- REQUEST -
Can the data below be echoed back word for word?

____

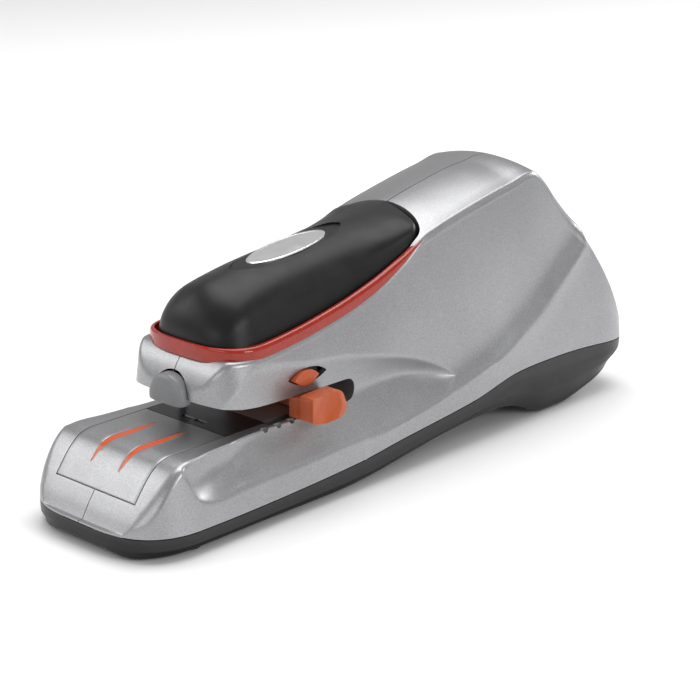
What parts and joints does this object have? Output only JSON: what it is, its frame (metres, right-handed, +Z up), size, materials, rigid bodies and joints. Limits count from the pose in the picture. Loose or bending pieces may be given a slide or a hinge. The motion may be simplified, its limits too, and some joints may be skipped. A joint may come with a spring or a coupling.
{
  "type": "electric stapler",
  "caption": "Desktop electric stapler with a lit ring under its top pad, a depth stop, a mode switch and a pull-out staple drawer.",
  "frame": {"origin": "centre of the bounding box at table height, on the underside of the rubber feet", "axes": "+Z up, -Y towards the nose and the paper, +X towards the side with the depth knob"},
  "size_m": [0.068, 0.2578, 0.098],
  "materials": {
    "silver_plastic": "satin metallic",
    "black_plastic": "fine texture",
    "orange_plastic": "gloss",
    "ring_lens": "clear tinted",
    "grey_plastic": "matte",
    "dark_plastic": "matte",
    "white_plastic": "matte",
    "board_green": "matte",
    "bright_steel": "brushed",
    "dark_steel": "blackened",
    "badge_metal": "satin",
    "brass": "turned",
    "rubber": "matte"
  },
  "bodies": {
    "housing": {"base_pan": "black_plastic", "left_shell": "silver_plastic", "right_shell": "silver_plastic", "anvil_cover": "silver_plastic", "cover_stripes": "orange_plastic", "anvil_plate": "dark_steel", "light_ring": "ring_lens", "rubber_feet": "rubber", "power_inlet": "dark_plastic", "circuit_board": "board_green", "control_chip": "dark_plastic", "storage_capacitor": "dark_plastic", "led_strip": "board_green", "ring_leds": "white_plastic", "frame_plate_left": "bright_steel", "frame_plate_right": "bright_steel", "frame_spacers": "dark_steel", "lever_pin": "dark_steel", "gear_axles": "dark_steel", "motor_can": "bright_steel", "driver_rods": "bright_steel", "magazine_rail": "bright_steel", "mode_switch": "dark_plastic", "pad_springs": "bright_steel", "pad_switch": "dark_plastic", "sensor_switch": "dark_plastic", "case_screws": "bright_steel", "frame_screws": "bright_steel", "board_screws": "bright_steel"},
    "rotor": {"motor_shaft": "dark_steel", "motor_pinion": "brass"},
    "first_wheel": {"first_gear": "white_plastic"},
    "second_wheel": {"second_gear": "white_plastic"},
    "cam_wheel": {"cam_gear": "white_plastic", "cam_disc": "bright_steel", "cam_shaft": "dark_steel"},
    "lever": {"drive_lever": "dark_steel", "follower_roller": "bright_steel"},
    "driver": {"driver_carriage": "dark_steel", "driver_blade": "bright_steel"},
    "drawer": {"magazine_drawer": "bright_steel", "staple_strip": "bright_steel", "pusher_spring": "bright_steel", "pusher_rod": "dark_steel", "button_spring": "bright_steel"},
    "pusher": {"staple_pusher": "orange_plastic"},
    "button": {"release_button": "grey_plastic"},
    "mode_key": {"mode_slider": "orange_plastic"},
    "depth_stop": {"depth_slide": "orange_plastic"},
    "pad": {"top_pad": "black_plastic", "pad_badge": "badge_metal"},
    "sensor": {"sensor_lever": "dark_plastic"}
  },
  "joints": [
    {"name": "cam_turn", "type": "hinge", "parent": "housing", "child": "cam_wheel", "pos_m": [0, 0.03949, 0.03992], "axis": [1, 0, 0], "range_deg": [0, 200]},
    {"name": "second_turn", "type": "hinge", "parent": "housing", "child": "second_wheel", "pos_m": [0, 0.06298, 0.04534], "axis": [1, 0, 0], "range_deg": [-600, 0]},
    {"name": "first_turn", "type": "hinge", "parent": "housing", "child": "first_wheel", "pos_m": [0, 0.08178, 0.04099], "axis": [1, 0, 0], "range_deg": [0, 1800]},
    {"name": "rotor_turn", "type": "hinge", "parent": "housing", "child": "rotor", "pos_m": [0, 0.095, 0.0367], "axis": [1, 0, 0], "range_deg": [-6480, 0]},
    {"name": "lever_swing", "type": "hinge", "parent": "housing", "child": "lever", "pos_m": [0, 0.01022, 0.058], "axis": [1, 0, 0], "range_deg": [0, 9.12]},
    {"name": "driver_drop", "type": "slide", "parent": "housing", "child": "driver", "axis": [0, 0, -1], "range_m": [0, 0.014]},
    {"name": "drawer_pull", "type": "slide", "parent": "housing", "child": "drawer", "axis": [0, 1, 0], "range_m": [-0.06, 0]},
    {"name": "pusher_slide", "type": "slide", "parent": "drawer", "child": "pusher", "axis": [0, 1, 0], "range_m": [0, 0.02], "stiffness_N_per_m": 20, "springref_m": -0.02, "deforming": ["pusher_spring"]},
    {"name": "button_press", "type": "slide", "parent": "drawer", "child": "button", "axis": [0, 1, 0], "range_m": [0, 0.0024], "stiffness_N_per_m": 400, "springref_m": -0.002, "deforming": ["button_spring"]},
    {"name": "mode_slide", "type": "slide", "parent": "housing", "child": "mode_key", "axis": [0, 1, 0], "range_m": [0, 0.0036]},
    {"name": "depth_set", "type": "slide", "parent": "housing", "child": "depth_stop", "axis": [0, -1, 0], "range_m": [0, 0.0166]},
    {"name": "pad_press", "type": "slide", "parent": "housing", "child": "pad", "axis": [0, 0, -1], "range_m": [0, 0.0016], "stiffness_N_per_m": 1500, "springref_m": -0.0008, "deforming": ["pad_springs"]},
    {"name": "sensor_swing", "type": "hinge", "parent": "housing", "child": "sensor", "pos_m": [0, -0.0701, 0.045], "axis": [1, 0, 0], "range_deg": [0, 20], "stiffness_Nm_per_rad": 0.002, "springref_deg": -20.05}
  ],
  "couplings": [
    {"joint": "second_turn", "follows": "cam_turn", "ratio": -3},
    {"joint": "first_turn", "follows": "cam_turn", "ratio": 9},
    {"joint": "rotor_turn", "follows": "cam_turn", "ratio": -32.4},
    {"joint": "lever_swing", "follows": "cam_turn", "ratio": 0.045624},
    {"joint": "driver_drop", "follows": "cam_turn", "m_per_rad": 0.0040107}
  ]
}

____

- EXERCISE RESPONSE -
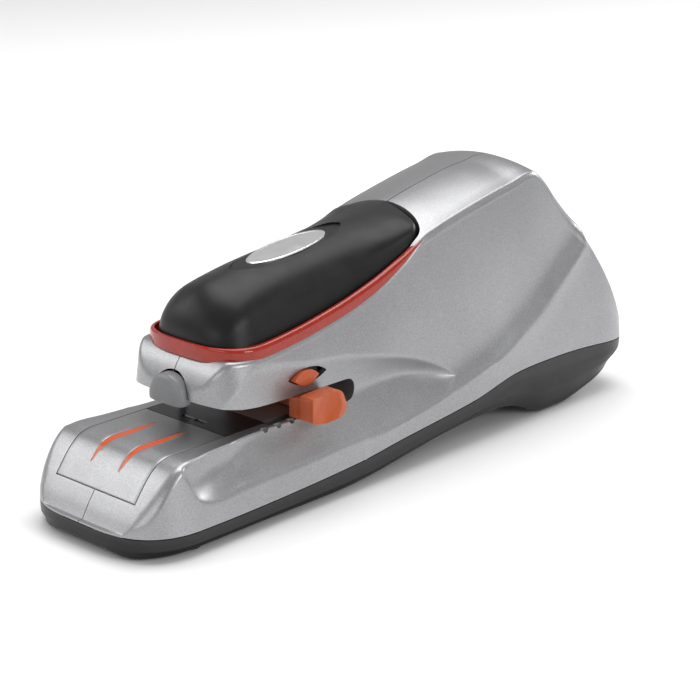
What parts and joints does this object have? Output only JSON: what it is, its frame (metres, right-handed, +Z up), size, materials, rigid bodies and joints. Limits count from the pose in the picture. Loose or bending pieces may be given a slide or a hinge. The motion may be simplified, its limits too, and some joints may be skipped. A joint may come with a spring or a coupling.
{
  "type": "electric stapler",
  "caption": "Desktop electric stapler with a lit ring under its top pad, a depth stop, a mode switch and a pull-out staple drawer.",
  "frame": {"origin": "centre of the bounding box at table height, on the underside of the rubber feet", "axes": "+Z up, -Y towards the nose and the paper, +X towards the side with the depth knob"},
  "size_m": [0.068, 0.2578, 0.098],
  "materials": {
    "silver_plastic": "satin metallic",
    "black_plastic": "fine texture",
    "orange_plastic": "gloss",
    "ring_lens": "clear tinted",
    "grey_plastic": "matte",
    "dark_plastic": "matte",
    "white_plastic": "matte",
    "board_green": "matte",
    "bright_steel": "brushed",
    "dark_steel": "blackened",
    "badge_metal": "satin",
    "brass": "turned",
    "rubber": "matte"
  },
  "bodies": {
    "housing": {"base_pan": "black_plastic", "left_shell": "silver_plastic", "right_shell": "silver_plastic", "anvil_cover": "silver_plastic", "cover_stripes": "orange_plastic", "anvil_plate": "dark_steel", "light_ring": "ring_lens", "rubber_feet": "rubber", "power_inlet": "dark_plastic", "circuit_board": "board_green", "control_chip": "dark_plastic", "storage_capacitor": "dark_plastic", "led_strip": "board_green", "ring_leds": "white_plastic", "frame_plate_left": "bright_steel", "frame_plate_right": "bright_steel", "frame_spacers": "dark_steel", "lever_pin": "dark_steel", "gear_axles": "dark_steel", "motor_can": "bright_steel", "driver_rods": "bright_steel", "magazine_rail": "bright_steel", "mode_switch": "dark_plastic", "pad_springs": "bright_steel", "pad_switch": "dark_plastic", "sensor_switch": "dark_plastic", "case_screws": "bright_steel", "frame_screws": "bright_steel", "board_screws": "bright_steel"},
    "rotor": {"motor_shaft": "dark_steel", "motor_pinion": "brass"},
    "first_wheel": {"first_gear": "white_plastic"},
    "second_wheel": {"second_gear": "white_plastic"},
    "cam_wheel": {"cam_gear": "white_plastic", "cam_disc": "bright_steel", "cam_shaft": "dark_steel"},
    "lever": {"drive_lever": "dark_steel", "follower_roller": "bright_steel"},
    "driver": {"driver_carriage": "dark_steel", "driver_blade": "bright_steel"},
    "drawer": {"magazine_drawer": "bright_steel", "staple_strip": "bright_steel", "pusher_spring": "bright_steel", "pusher_rod": "dark_steel", "button_spring": "bright_steel"},
    "pusher": {"staple_pusher": "orange_plastic"},
    "button": {"release_button": "grey_plastic"},
    "mode_key": {"mode_slider": "orange_plastic"},
    "depth_stop": {"depth_slide": "orange_plastic"},
    "pad": {"top_pad": "black_plastic", "pad_badge": "badge_metal"},
    "sensor": {"sensor_lever": "dark_plastic"}
  },
  "joints": [
    {"name": "cam_turn", "type": "hinge", "parent": "housing", "child": "cam_wheel", "pos_m": [0, 0.03949, 0.03992], "axis": [1, 0, 0], "range_deg": [0, 200]},
    {"name": "second_turn", "type": "hinge", "parent": "housing", "child": "second_wheel", "pos_m": [0, 0.06298, 0.04534], "axis": [1, 0, 0], "range_deg": [-600, 0]},
    {"name": "first_turn", "type": "hinge", "parent": "housing", "child": "first_wheel", "pos_m": [0, 0.08178, 0.04099], "axis": [1, 0, 0], "range_deg": [0, 1800]},
    {"name": "rotor_turn", "type": "hinge", "parent": "housing", "child": "rotor", "pos_m": [0, 0.095, 0.0367], "axis": [1, 0, 0], "range_deg": [-6480, 0]},
    {"name": "lever_swing", "type": "hinge", "parent": "housing", "child": "lever", "pos_m": [0, 0.01022, 0.058], "axis": [1, 0, 0], "range_deg": [0, 9.12]},
    {"name": "driver_drop", "type": "slide", "parent": "housing", "child": "driver", "axis": [0, 0, -1], "range_m": [0, 0.014]},
    {"name": "drawer_pull", "type": "slide", "parent": "housing", "child": "drawer", "axis": [0, 1, 0], "range_m": [-0.06, 0]},
    {"name": "pusher_slide", "type": "slide", "parent": "drawer", "child": "pusher", "axis": [0, 1, 0], "range_m": [0, 0.02], "stiffness_N_per_m": 20, "springref_m": -0.02, "deforming": ["pusher_spring"]},
    {"name": "button_press", "type": "slide", "parent": "drawer", "child": "button", "axis": [0, 1, 0], "range_m": [0, 0.0024], "stiffness_N_per_m": 400, "springref_m": -0.002, "deforming": ["button_spring"]},
    {"name": "mode_slide", "type": "slide", "parent": "housing", "child": "mode_key", "axis": [0, 1, 0], "range_m": [0, 0.0036]},
    {"name": "depth_set", "type": "slide", "parent": "housing", "child": "depth_stop", "axis": [0, -1, 0], "range_m": [0, 0.0166]},
    {"name": "pad_press", "type": "slide", "parent": "housing", "child": "pad", "axis": [0, 0, -1], "range_m": [0, 0.0016], "stiffness_N_per_m": 1500, "springref_m": -0.0008, "deforming": ["pad_springs"]},
    {"name": "sensor_swing", "type": "hinge", "parent": "housing", "child": "sensor", "pos_m": [0, -0.0701, 0.045], "axis": [1, 0, 0], "range_deg": [0, 20], "stiffness_Nm_per_rad": 0.002, "springref_deg": -20.05}
  ],
  "couplings": [
    {"joint": "second_turn", "follows": "cam_turn", "ratio": -3},
    {"joint": "first_turn", "follows": "cam_turn", "ratio": 9},
    {"joint": "rotor_turn", "follows": "cam_turn", "ratio": -32.4},
    {"joint": "lever_swing", "follows": "cam_turn", "ratio": 0.045624},
    {"joint": "driver_drop", "follows": "cam_turn", "m_per_rad": 0.0040107}
  ]
}